Si todos los resortes que mueven la vida social, laboral,
económica, sindical o política de un país se encontrasen en un panel de control,
en estos momentos todas las luces rojas estarían encendidas, señalando un peligro
inminente. Tal es la situación que atraviesa España en los momentos actuales,
solo comparable a los peores tiempos de la posguerra. De hecho lo que hoy
estamos viviendo es un eco de aquella década de los 40 y gran parte de los 50
que muchos de nosotros hemos conocido, con la única excepción que teníamos el
precedente de una guerra aún peor, con su secuela de sangre, muerte y destrucción
y la consiguiente actividad represora.
Hoy volvemos de nuevo al pasado, salvando algunos matices.
Lo peor de todo es que hemos conocido una reciente década de enriquecimiento
que aún siendo artificial nos hizo creer a todos –o a una mayoría- que la
mítica figura de la Arcadia feliz era una realidad, cuando solo era un sueño
que pronto se iba a tornar en pesadilla. Por eso, al esfumarse los sueños y
encontrarnos con la cruda realidad, el
golpe es más duro aún. A mí personalmente me sigue recordando mucho a la década
de los cincuenta, que con más lucidez recuerdo, cuando frente a personas que lo
tenían todo o casi todo, había gente que no tenía nada o casi nada. Ahí fue
donde las diferencias sociales se vieron y vivieron con mayor crudeza. Había
orgullosos paniaguados, cipayos del
Régimen o de la Iglesia, que lo tenían todo; les llamábamos los bien comidos y
bien vestidos y se apreciaba perfectamente su “status”. Los otros, los
demacrados, los desposeídos, los herederos de viejos republicanos que habían
acabado sus días en el paredón o habían encanecido en una cárcel, éramos una
mayoría famélica que intentaba subsistir con dignidad dentro de nuestra
pobreza.
Recuerdo las caras de envidia de muchos niños a la salida
del colegio, por la tarde, mientras veíamos a otros niños-bien, los hijos de
los mandamases, devorar ostentosamente las suculentas
meriendas, frente al mendrugo de pan duro que muchos llevábamos en el zurrón,
con algunas gotas de aceite por todo companaje. Recuerdo también la vergonzosa
ostentación de poder de algunos jerifaltes, ganadores de cruzadas,
eclesiásticos de pro y salvapatrias insignes, frente a la humillante situación
de un pueblo mayoritariamente hundido en
la miseria, sin que hubiese un mínimo de caridad para él. Siempre son los
mismos quienes han de sufrir los errores ajenos, porque siempre en este
puñetero país, nos guste reconocerlo o no, hay vencedores y vencidos, sin
importar la causa o la ideología. El poder de mimetismo es tal que solo basta
cambiar unos cuantos conceptos del discurso y el color de la chaqueta para
acomodarse a cada Régimen, apoltronarse y medrar.

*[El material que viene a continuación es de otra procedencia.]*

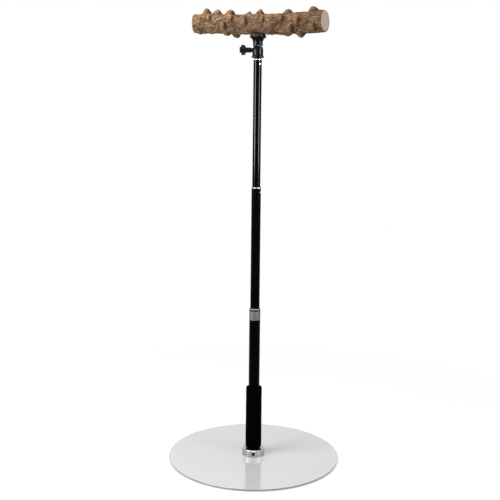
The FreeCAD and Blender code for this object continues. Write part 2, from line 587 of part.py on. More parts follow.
def make_perch():
    """Branch with its knobs, the milled seat for the platform, and the threaded insert."""
    along = FreeCAD.Vector(1, 0, 0)
    rings = []
    for x, rise, share in BRANCH_STATIONS:
        centre = FreeCAD.Vector(x, 0, branch_axis + rise)
        rings.append(Part.Wire(Part.makeCircle(BRANCH_RADIUS * share, centre, along)))
    wood = Part.makeLoft(rings, True, True)
    for x, lean, height, base in BRANCH_KNOBS:
        rise, radius = branch_at(x)
        sunk = radius - ball_height_at(radius, base) + KNOB_ROOT
        grown = base * (1 + sunk / height * (1 - KNOB_TIP_SHARE))
        knob = Part.makeCone(grown, base * KNOB_TIP_SHARE, height + sunk,
                             FreeCAD.Vector(x, 0, branch_axis + rise + radius - sunk))
        wood = wood.fuse(turn(knob, lean, FreeCAD.Vector(x, 0, branch_axis + rise), along))
    room = 4 * BRANCH_RADIUS
    for (x, slant), start in ((LEFT_CUT, -room), (RIGHT_CUT, 0.0)):
        corner = FreeCAD.Vector(x + start, -room / 2, branch_axis - room / 2)
        wood = wood.cut(turn(Part.makeBox(room, room, room, corner), slant, FreeCAD.Vector(x, 0, 0)))
    pocket = rod(BRANCH_POCKET_DIAMETER, seat_height - BRANCH_RADIUS, seat_height)
    insert_top = seat_height + INSERT_LENGTH
    bore = rod(INSERT_DIAMETER + 2 * SEATED, seat_height - 1, insert_top + SEATED)
    wood = wood.cut(pocket).cut(bore)
    stud_hole = rod(PERCH_STUD_DIAMETER + 2 * RUNNING, 0, seat_height + PERCH_STUD_DEPTH + EDGE)
    insert = rod(INSERT_DIAMETER, seat_height + SEATED, insert_top, EDGE).cut(stud_hole)
    return {"branch_perch": wood, "perch_insert": insert}


def main():
    """Build every piece and write one STEP file for each node."""
    os.makedirs(OUT, exist_ok=True)
    parts = {}
    for made in (make_base(), make_pole(), make_head_mount(), {"head_housing": make_housing()},
                 make_ball_parts(), make_platform(), make_knob(), make_perch()):
        parts.update(made)
    for name, shape in parts.items():
        volume = sum(solid.Volume for solid in shape.Solids)
        print(name, len(shape.Solids), round(volume, 1), shape.isValid())
        shape.exportStep(os.path.join(OUT, name + ".step"))


main()
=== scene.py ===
"""Looks of the parrot play stand: finishes, the foam grip, the bark of the branch and the studio."""
import json
import logging
import math
import random
from dataclasses import dataclass, field
from enum import Enum
from typing import Dict, Iterable, List, Optional, Sequence, Tuple, Union

import bpy
import numpy as np
from mathutils import Matrix, Vector, noise

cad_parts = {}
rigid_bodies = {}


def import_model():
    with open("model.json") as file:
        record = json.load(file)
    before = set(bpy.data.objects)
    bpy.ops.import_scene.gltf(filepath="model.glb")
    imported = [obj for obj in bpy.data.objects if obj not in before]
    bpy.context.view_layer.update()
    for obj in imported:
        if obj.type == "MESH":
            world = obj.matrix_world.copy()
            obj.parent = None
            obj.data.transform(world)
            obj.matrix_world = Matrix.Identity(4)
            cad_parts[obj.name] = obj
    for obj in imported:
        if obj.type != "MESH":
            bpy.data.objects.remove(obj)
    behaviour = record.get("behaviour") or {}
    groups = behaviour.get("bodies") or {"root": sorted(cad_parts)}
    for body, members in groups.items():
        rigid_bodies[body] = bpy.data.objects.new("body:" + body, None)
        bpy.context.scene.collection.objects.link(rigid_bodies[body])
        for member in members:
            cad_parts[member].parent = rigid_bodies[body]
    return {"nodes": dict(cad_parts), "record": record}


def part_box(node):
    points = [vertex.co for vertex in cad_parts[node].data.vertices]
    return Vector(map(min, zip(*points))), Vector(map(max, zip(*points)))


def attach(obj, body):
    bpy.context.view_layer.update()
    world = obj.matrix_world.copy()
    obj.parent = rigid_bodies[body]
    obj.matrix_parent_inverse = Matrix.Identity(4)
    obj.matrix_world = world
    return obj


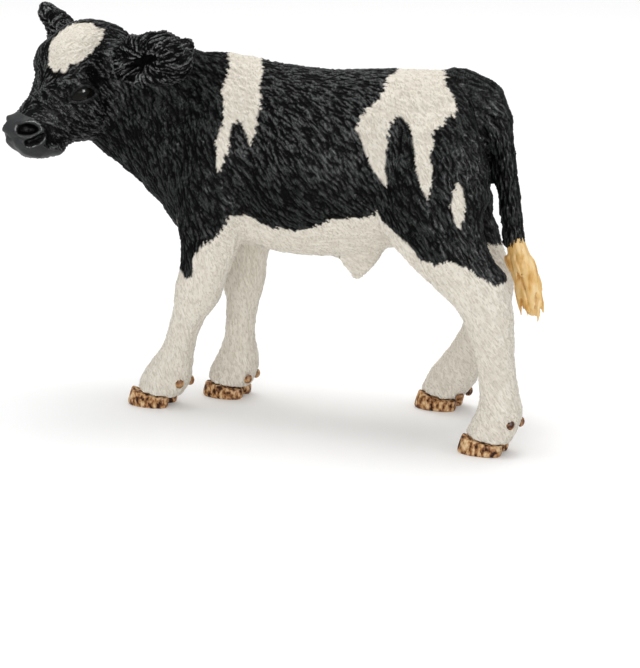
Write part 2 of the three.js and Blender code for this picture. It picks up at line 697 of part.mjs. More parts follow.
let trunk = torso
  .subtract(halfSpace(neckRoot.clone().addScaledVector(neckRootDirection, -jointGap / 2), neckRootDirection))
  .add(tuft);
for (const { whole, joint } of builtLegs) {
  const above = whole.subtract(halfSpace(gapBehind(joint.at, joint.upward), joint.upward.clone().negate()));
  trunk = trunk.add(above);
}
const grownTail = loft(tailStations, tailSideCount, [], jointGap);
trunk = trunk.subtract(grownTail).subtract(neckSocket);
for (const { grown } of builtEars) trunk = trunk.subtract(grown);
for (const { joint } of builtLegs) {
  trunk = trunk.subtract(peg(joint.at, joint.upward, legPegRadius + jointGap, legPegLength + socketDepthGap));
}

let neck = torso
  .subtract(halfSpace(gapBehind(neckRoot, neckRootDirection), neckRootDirection.clone().negate()))
  .subtract(halfSpace(neckEnd.clone().addScaledVector(neckDirection, -jointGap / 2), neckDirection))
  .add(neckPeg)
  .subtract(headSocket)
  .subtract(grownHead);
for (const { grown } of builtEars) neck = neck.subtract(grown);

let head = headLoft
  .add(torso.subtract(halfSpace(gapBehind(neckEnd, neckDirection), neckDirection.clone().negate())));
head = head.add(headPeg);
for (const cut of headCuts()) head = head.subtract(cut);
for (const { root, direction } of builtEars) {
  const mouth = root.clone().addScaledVector(direction, earPegShare * earLength);
  head = head.subtract(peg(mouth, direction.clone().negate(),
    smallPegRadius + jointGap, smallPegLength + socketDepthGap + earPegShare * earLength));
}

const tail = tailLoft.subtract(halfSpace(tailEnd, up.clone().negate())).subtract(switchPegHole);

// Materials
const paint = (color, roughness) => new THREE.MeshStandardMaterial({ color, roughness, metalness: 0 });
const blackCoat = paint(0x242627, 0.55);
const whiteCoat = paint(0xe6dfd2, 0.6);
const horn = paint(0x9b6d46, 0.5);
const tailHair = paint(0xd6b47a, 0.55);
const eyeBlack = paint(0x0b0c0d, 0.1);

const calf = new THREE.Group();
function add(name, solid, material) {
  const mesh = new THREE.Mesh(toGeometry(solid), material);
  mesh.name = name;
  calf.add(mesh);
}

add('trunk', trunk, blackCoat);
add('neck', neck, blackCoat);
add('head', head, blackCoat);
for (const { name, solid } of builtEars) add(name, solid, blackCoat);
for (const [name, sign] of [['eye_left', 1], ['eye_right', -1]]) {
  add(name, ball(eyeCentre(sign), eyeRadius, eyeSideCount), eyeBlack);
}
for (const { leg, limb, claws, dewclaws } of builtLegs) {
  add(leg.name, limb, whiteCoat);
  for (const { side, solid } of claws) add(`${leg.foot}_${sideName(leg, side)}_claw`, solid, horn);
  for (const { side, solid } of dewclaws) add(`${leg.foot}_${sideName(leg, side)}_dewclaw`, solid, horn);
}
add('tail', tail, blackCoat);
add('tail_switch', switchSolid, tailHair);

// Side 1 is towards +Y, the calf's right, so it is the inner side of a left foot.
function sideName(leg, side) {
  return side === leg.sign ? 'inner' : 'outer';
}

// The origin is on the ground, under the middle of the figure's box.
const box = new THREE.Box3().setFromObject(calf);
calf.position.set(-(box.min.x + box.max.x) / 2, -(box.min.y + box.max.y) / 2, -box.min.z);

export default calf;
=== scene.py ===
# A moulded toy calf: the carved and painted surface of the figure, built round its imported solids.
# Lengths are in millimetres and become metres where a mesh is written.
import json
import math

import bpy
import numpy as np
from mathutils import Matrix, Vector
from mathutils.bvhtree import BVHTree
from mathutils.kdtree import KDTree

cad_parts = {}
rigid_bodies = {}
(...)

Del queso enlatado y la leche en polvo americanos (la carne
en conserva ni se vio, salvo en la mesa de algún jerarca) hemos pasado a la
dádiva de Cáritas; del viejo pantalón remendado y la alpargata a la búsqueda
nocturna en los contenedores de basura, de la cartilla de “fiao” en la tienda,
a la hipoteca bancaria, de la desesperación antigua, a la desesperación
moderna…¿En qué hemos cambiado? Este ha
sido, es y será probablemente en el futuro, el eterno drama de España, el ciclo
histórico repetitivo que nos aguarda a la vuelta de cada esquina del tiempo. Y
lo será mientras no hagamos un cambio radical, un cambio netamente revolucionario
no solo en el país, sino dentro de nosotros mismos.